Robert Schumann wrote to Clara Wieck that ‘I cannot write a concerto for virtuosi; I must think of something else’ he claimed that it ‘was something between a concerto, a symphony and a sonata’. Liszt referred to it as a ‘concerto without piano’: he was sufficiently unimpressed to remove it from his repertory.
The Concerto in A minor was not Schumann’s first attempt at writing for this genre: there are at least three others, none of which was completed. The precursor of this present concerto was a Phantasie for piano and orchestra (1841) which was later expanded into the present three-movement work at his wife’s behest. It was completed in 1845. Clara Wieck was to give the first performance at a Gewandhaus Concert on 1 January 1846: the conductor was Ferdinand Hiller.
Needless to say, this Concerto is one of the high-points of the romantic piano concerto.
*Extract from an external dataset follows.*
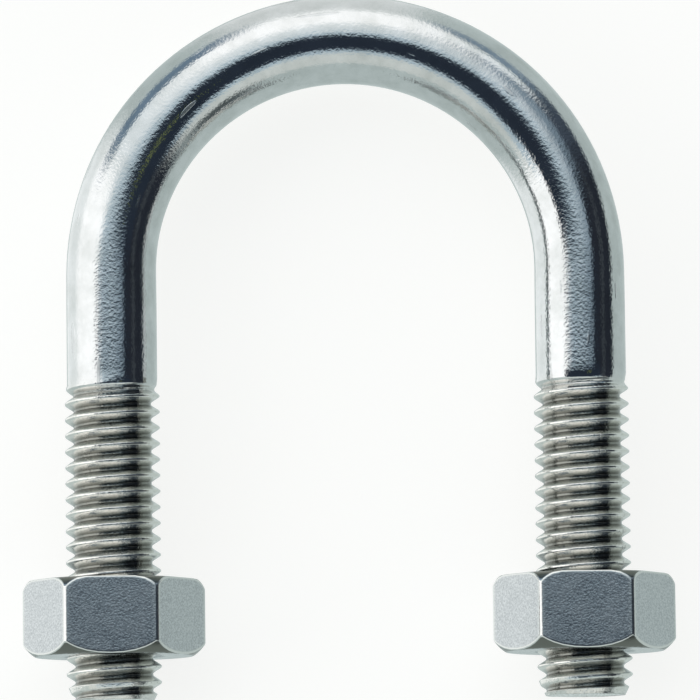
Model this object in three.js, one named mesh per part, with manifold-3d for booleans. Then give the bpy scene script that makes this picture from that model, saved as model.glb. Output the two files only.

So much so, that it is almost a cliché to remind readers that Edvard Grieg used this work as a model for his own masterpiece, even using the same key and similar opening flourish.
The strategy for playing Schumann’s concerto is to remember not to be ‘overly virtuosic’. The piano and the orchestra fuse together rather than being continually at odds with each other. This is a romantic, poetical work, rather than a bravura concerto. Clearly, it is not without technical and interpretive difficulties. Unlike the Dvořák, there is no doubt about the pianism of the solo part. Stephen Hough brings magic to these pages, especially the delicious intermezzo where the dialogue between orchestra and soloist is perfectly stated. The soloist comes to the fore in the final movement as the piano presents melodies as a ‘sparkling web’ around the orchestral accompaniment. It is surely one of Robert Schumann’s greatest works; certainly it is one of his ‘sunniest’.
The detailed liner-notes for this disc are by Stephen Isserlis. Its sound quality is excellent as is to be expected from Hyperion. The City of Birmingham Symphony Orchestra provide an ideal accompaniment in both concertos: the conductor Andris Nelsons makes his debut for Hyperion.
I have never really ‘got into’ the Dvořák Concerto, so I will happily make Stephen Hough my current choice. It is an impressive and enjoyable performance.
My preferred recording of the Schumann has long been Stephen Kovacevich with the BBC Symphony Orchestra conducted by Sir Colin Davis. This is simply because this was the version that I first discovered in the early 1970s. Over the years I have had this recording on LP, cassette and CD. In spite of this long-standing preference, I have no reservations about Stephen Hough and City of Birmingham Symphony Orchestra and look forward to enjoying their recordings many times.